CD Review: The Wood Brothers | Music | Hudson Valley | Chronogram Magazine
The Wood Brothers Loaded
(2008, Blue Note Records)
The Wood Brothers—Atlanta guitarist/vocalist Oliver and Saugerties bassist Chris—are road-weary, bereft, and ranting. Which, apparently, makes for a great album. Following their freewheeling, live-in-the studio 2006 debut Ways Not to Lose, Loaded is the sound of a brother duo becoming greater than the sum of its parts. Recorded in the shadow of their mother’s recent passing, it’s both a lusty celebration of life and an emotionally and physically moving expression of loss.
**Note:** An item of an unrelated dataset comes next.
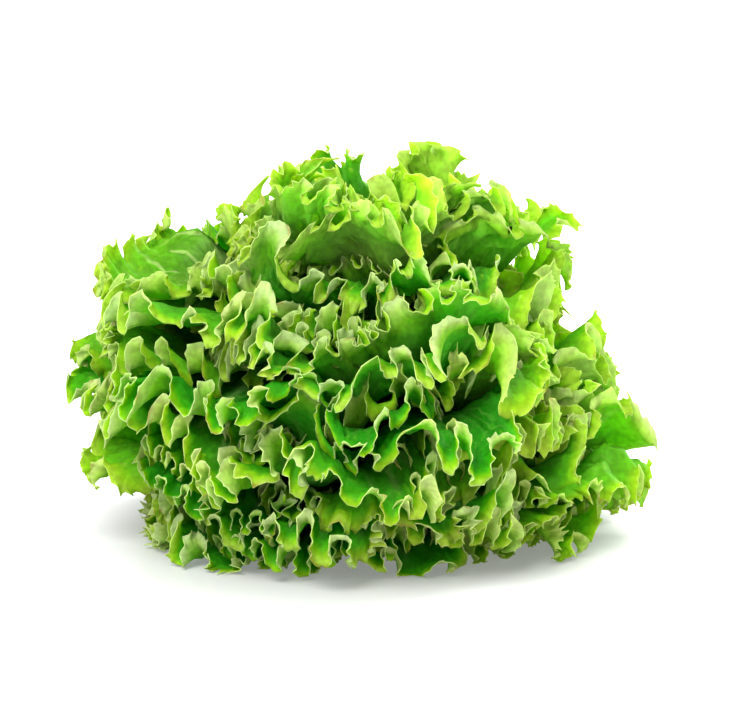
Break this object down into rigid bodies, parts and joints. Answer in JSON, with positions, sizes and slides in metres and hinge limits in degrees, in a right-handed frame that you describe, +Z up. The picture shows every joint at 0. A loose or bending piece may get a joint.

John Medeski—from Chris’s other gig, Medeski, Martin & Wood—is back as producer, and he’s deftly fleshed out the sound with subtle touches that add color without stealing focus.
Oliver’s grosgrain, vibratoless voice wraps around well-wrought lyrics that are by turns keen, deep, and wry. Warmly greeting the listener with the yearning gospel of “Lovin’ Arms,” that same voice will deliver the regret of the album’s title track and the wonder of love beyond life in “Still Close.” The secret funk weapon on Loaded is Chris’s versatile upright bass playing; the four-string veteran is without peer, providing harmonic underpinning that is felt as much as heard—here a dancing heartbeat, there a slap and tickle. Loaded’s three covers, the traditional “Make Me Down a Pallet on Your Floor,” Jimi Hendrix’s “Angel”—a duet with the bros’ Blue Note compadre Amos Lee—and Bob Dylan’s “Buckets of Rain” get interesting essays, but, remarkably, pale in comparison to the Wood originals, and are rightfully relegated to the back end of this impressive collection. Loaded indeed. www.thewoodbrothers.com.